Looking at my sports coverage, I hope that you see I emphasize student athletes who play for their home high schools. Eric Sondheimer spoke my thoughts when he wrote in his coverage of high school sports in the Los Angeles area, "I'm going to put the spotlight on kids who stay home and play for their neighborhood schools." That is the impact I can have for what I see as the good in high school sports.
One (African-American) dad (not at La Jolla High) told me, "It's not a plantation. My son should be able to play wherever he wants." His son happens to be 6'11", with tons of athletic talent, and he transferred to a high school that started four transfers (of five starting positions) last year. Yeah, but how about the others who don't have the family support, and aren't getting a good education along with their high school attendance?
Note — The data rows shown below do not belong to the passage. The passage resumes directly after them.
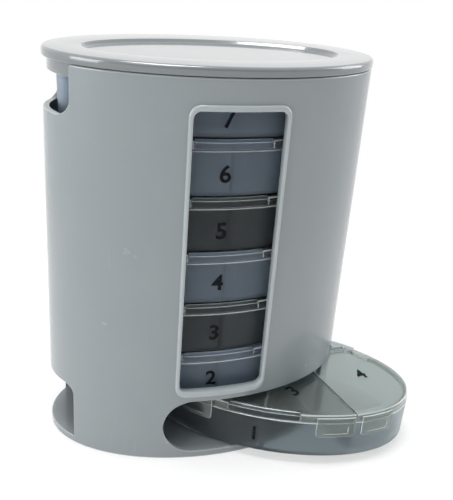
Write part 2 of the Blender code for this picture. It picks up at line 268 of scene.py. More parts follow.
def finish(name, mesh, materials, body, node=None, matrix=None):
    # a finished piece in its place, riding on its body, with a second material for its rounded edges, painted
    # paler as a highlight
    piece = mesh.copy()
    piece.name = name
    if matrix:
        piece.transform(matrix)
    marks = [face.material_index for face in piece.polygons]
    piece.materials.clear()
    for material in materials:
        piece.materials.append(material)
    for face, mark in zip(piece.polygons, marks):
        face.material_index = min(mark, len(materials) - 1)
    made = helper(name, piece)
    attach(made, body)
    if node:
        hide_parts(node)


# Shader groups that the plastics share

def newGroup(name, inputs, outputs):
    tree = bpy.data.node_groups.new(name, "ShaderNodeTree")
    for label, value in inputs:
        socket = tree.interface.new_socket(label, in_out="INPUT", socket_type="NodeSocketFloat")
        socket.default_value = value
    for label in outputs:
        tree.interface.new_socket(label, in_out="OUTPUT", socket_type="NodeSocketFloat")
    return tree, tree.nodes.new("NodeGroupInput"), tree.nodes.new("NodeGroupOutput")


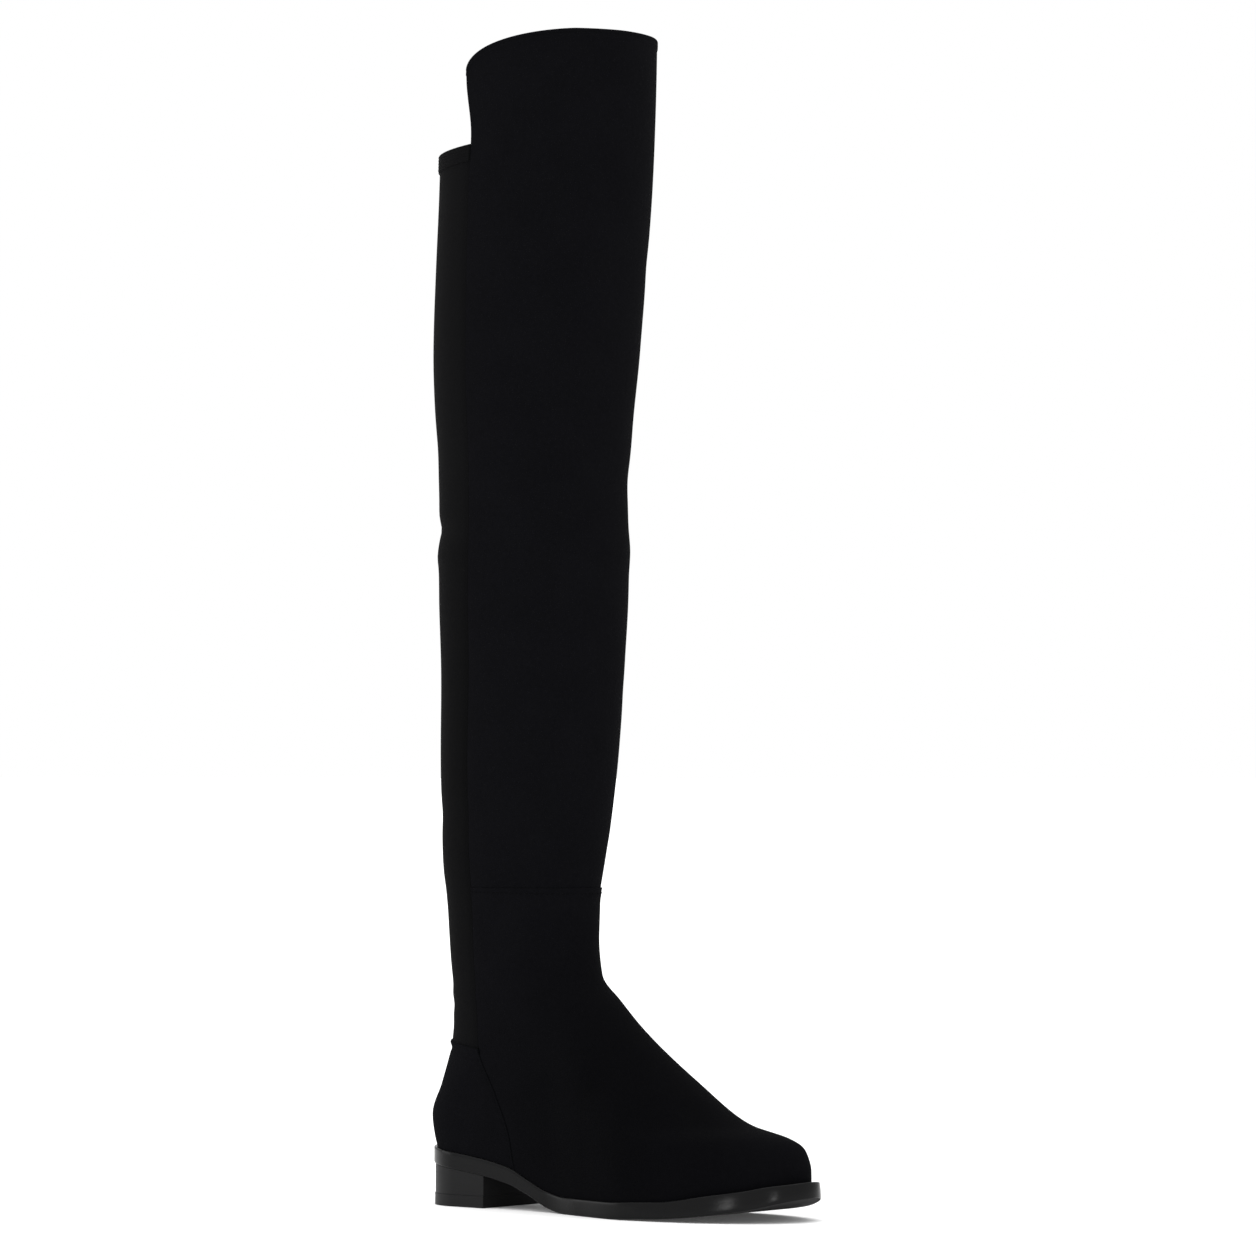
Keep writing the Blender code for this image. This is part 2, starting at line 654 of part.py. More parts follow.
def make_shaft_back():
    across = np.linspace(-1, 1, 2 * BACK_COLUMNS + 1)
    band = BAND_HEIGHT / SHAFT_RISE
    low = [COUNTER_LEVEL + GAP / FOOT_RISE] + [level for level in FOOT_LEVELS if level > COUNTER_LEVEL]
    rows = [np.full_like(across, level) for level in low + list(SHAFT_LEVELS[1:-1])]
    top = SHAFT_LEVELS[-1] - BACK_DIP / SHAFT_RISE * (1 - across**2)
    rows += [top - band, top - band * (1 - STEP_SLOPE), top]
    levels = np.array(rows)
    turns = back_turns(levels, GAP / 2)
    proud = np.zeros_like(turns)
    proud[-2:] = BAND_STEP
    return panel("shaft_back", levels, turns, proud, STRETCH_WALL, STRETCH)


make_outsole()
make_heel()
make_insole()
make_upper()
make_counter()
make_shaft_front()
make_shaft_back()
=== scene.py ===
# %% [markdown]
# # A thigh high boot in black suede
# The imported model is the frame: it fixes every size and place. This script dresses it. Each soft
# piece is made again with finer faces, rolled edges, seams and stitches, and every visible surface
# gets a finish that a camera can read.

# %% Load the frame
import math

import bmesh
import bpy
import numpy as np
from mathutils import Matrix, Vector


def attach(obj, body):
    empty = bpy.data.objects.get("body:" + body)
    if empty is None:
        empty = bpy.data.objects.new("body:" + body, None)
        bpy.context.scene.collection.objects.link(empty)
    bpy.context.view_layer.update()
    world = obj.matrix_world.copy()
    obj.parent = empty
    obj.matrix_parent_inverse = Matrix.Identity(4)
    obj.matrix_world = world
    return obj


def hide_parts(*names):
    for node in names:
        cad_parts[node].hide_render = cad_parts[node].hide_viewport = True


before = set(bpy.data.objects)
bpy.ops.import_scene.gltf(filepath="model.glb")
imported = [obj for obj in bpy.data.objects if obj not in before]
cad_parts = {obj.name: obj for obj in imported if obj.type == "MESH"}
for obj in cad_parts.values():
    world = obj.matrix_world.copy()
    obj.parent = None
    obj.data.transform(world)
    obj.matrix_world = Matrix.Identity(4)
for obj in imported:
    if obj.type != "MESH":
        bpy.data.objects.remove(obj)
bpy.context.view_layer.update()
MM = 0.001
scene = bpy.context.scene


def add_object(name, data):
    """An object in the scene that holds a mesh, a light or a camera."""
    made = bpy.data.objects.new(name, data)
    scene.collection.objects.link(made)
    return made


# %% [markdown]
# ## Camera
# The photo was taken from far off, so its lines hardly converge. The camera stands 3.4 m away, turned
# just under 40 degrees from the boot's outer side towards its front, a quarter of a metre above the
# floor, and looks very slightly up. A long lens gives the photo's frame.

# %% Camera
IMAGE_SIZE = 1256
SENSOR = 36.0
TURN = math.radians(39.575)
PITCH = math.radians(1.4202)
DISTANCE = 3.400
EYE_HEIGHT = 0.2496
SIDE_STEP = 0.0867
FOCAL_PIXELS = 5847.8

camera_data = bpy.data.cameras.new("camera")
camera_data.sensor_fit = "HORIZONTAL"
camera_data.sensor_width = SENSOR
camera_data.lens = FOCAL_PIXELS / IMAGE_SIZE * SENSOR
camera = add_object("camera", camera_data)
camera.location = (
    math.sin(TURN) * DISTANCE + math.cos(TURN) * SIDE_STEP,
    -math.cos(TURN) * DISTANCE + math.sin(TURN) * SIDE_STEP,
    EYE_HEIGHT,
)
camera.rotation_euler = (math.pi / 2 + PITCH, 0.0, TURN)
scene.camera = camera
print("lens in mm", round(camera_data.lens, 1))

# %% [markdown]
# ## Floor and light
# A product photo on white is lit by a bright surround. The world is plain white, the floor is a pale
# matte sheet that glows a little, and a broad overhead light keeps it just past white, so that only
# the closest shadow under the sole is seen. A soft box lights the back of the boot, and two small
# low ones give the two glints on the toe's painted edge.

# %% Floor
FLOOR_SIZE = 400.0
FLOOR_WHITE = 0.93
FLOOR_GLOW = 0.05

half_floor = FLOOR_SIZE / 2
floor_corners = [(-half_floor, -half_floor, 0), (half_floor, -half_floor, 0)]
floor_corners += [(half_floor, half_floor, 0), (-half_floor, half_floor, 0)]
floor_mesh = bpy.data.meshes.new("floor")
floor_mesh.from_pydata(floor_corners, [], [(0, 1, 2, 3)])
floor = add_object("floor", floor_mesh)
floor_finish = bpy.data.materials.new("floor_paper")
floor_finish.use_nodes = True
floor_shader = floor_finish.node_tree.nodes["Principled BSDF"]
floor_shader.inputs["Base Color"].default_value = (FLOOR_WHITE, FLOOR_WHITE, FLOOR_WHITE, 1)
floor_shader.inputs["Roughness"].default_value = 1.0
floor_shader.inputs["Specular IOR Level"].default_value = 0.0
floor_shader.inputs["Emission Color"].default_value = (1, 1, 1, 1)
floor_shader.inputs["Emission Strength"].default_value = FLOOR_GLOW
floor_mesh.materials.append(floor_finish)
print("floor in m", FLOOR_SIZE)

# %% World and lights
OVERHEAD_STRENGTH = 1.9
OVERHEAD_SPREAD = math.radians(70)
# Name, place, target, size in metres, power in watts
SOFT_BOXES = (
    ("back_left", (-2.6, -1.5, 0.9), (0.0, 0.0, 0.35), 1.6, 21.0),
    ("glint_side", (0.650, -1.245, 0.05), (0.21, -0.031, 0.03), 0.18, 2.1),
    ("glint_front", (1.333, -0.695, 0.05), (0.228, -0.016, 0.03), 0.12, 1.1),
)

scene.view_settings.view_transform = "Standard"
scene.view_settings.look = "None"
scene.view_settings.exposure = 0.0
world = bpy.data.worlds.new("studio")
world.use_nodes = True
surround = world.node_tree.nodes["Background"]
surround.inputs["Color"].default_value = (1, 1, 1, 1)
surround.inputs["Strength"].default_value = 1.0
scene.world = world
overhead_data = bpy.data.lights.new("overhead", "SUN")
overhead_data.energy = OVERHEAD_STRENGTH
overhead_data.angle = OVERHEAD_SPREAD
add_object("overhead", overhead_data)
for name, place, target, size, power in SOFT_BOXES:
    box_data = bpy.data.lights.new(name, "AREA")
    box_data.shape = "SQUARE"
    box_data.size = size
    box_data.energy = power
    soft_box = add_object(name, box_data)
    soft_box.location = place
    aim = Vector(target) - Vector(place)
    soft_box.rotation_euler = aim.to_track_quat("-Z", "Y").to_euler()

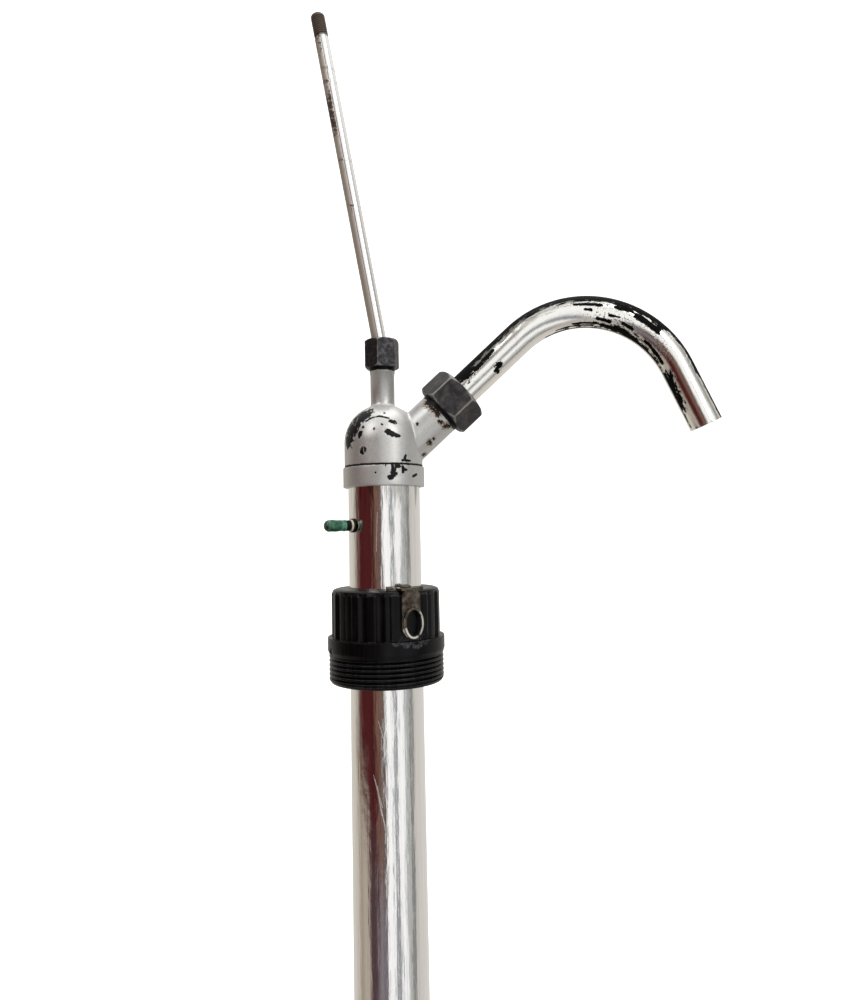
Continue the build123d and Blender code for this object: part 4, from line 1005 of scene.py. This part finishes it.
plug(tree, surface, Metallic=metal)
dulled = fit(tree, faint, 0.0, 1.0, 0.11, 0.5)
rough = blend(tree, solid, dulled, 0.6)
plug(tree, surface, Roughness=rough)
lift = calc(tree, "ADD", solid, ragged)
emboss(tree, surface, lift, 0.35, 0.00022)
dress(spout, old_paint, "spout_chrome", "spout", "spout_tube")

# --- Spout nut
# Big union nut that draws the spout's ferrule against the branch: charcoal cast iron, its edges
# knocked grey, with brown dust on the faces.
UNION_AF, UNION_START, UNION_END, UNION_SHOULDER = 28.9, 42.6, 58.6, 54.4
UNION_HOLE_R, UNION_BORE_R = 9.05, 12.06
union_nut = turned("spout_union_nut", nut_outline(UNION_AF / 2, UNION_START + 0.02, UNION_END - 0.02, [
    (UNION_HOLE_R, UNION_END - 0.02), (UNION_HOLE_R, UNION_SHOULDER), (UNION_BORE_R, UNION_SHOULDER),
    (UNION_BORE_R, UNION_START + 0.02)], 0.36), 300,
    hexagon(UNION_AF, 90.0, 1.3, UNION_START, UNION_END, 4.0), on_branch)
mark_wear(union_nut, 1.3, 3)

# Charcoal skin of the casting with brown dust, its edges knocked grey
iron, tree, surface, spot = new_material("worn_charcoal_iron", Metallic=0.3, Specular_IOR_Level=0.3)
wear = stored(tree, "wear", "Fac")
dust = noise(tree, spot, 1000 / 5, 8.0, Roughness=0.65)
pits = noise(tree, spot, 1000 / 0.7, 4.0)
rub = calc(tree, "MULTIPLY", wear, dust)
rubbed = fit(tree, rub, 0.1, 0.36)
skin_tone = ramp(tree, dust, [
    (0.3, "141315"), (0.45, "29282a"), (0.55, "3b393a"), (0.64, "4d463f"), (0.76, "67543f")])
shade = mix(tree, rubbed, skin_tone, "8f8c87")
plug(tree, surface, Base_Color=shade)
gloss = fit(tree, dust, 0.3, 0.7, 0.42, 0.62)
plug(tree, surface, Roughness=gloss)
relief = calc(tree, "ADD", pits, dust)
emboss(tree, surface, relief, 0.4, 0.0002)
dress(union_nut, iron, "spout_nut_iron", "spout_nut", "spout_nut")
I hear a lot of criticism of Jerry Schniepp, the present commissioner of the CIF San Diego Section. Heck, it's not his fault. When CIF, state-wide, but section-by-section, changed its rule on athletic transfers from sitting out the first month of the season to no sit-out period at all, Jerry Schniepp didn't cause that. It's parents who are relentless in being quick to go the legal route by hiring a lawyer to threaten and pursue a grievance in court to let their kid play anywhere they dang well please. It's a selfish, me-me-me environment that parents engender when they look out for their own kids' sports prospects, and lose track of the bigger picture, as I see it--a good education and preparation for the future.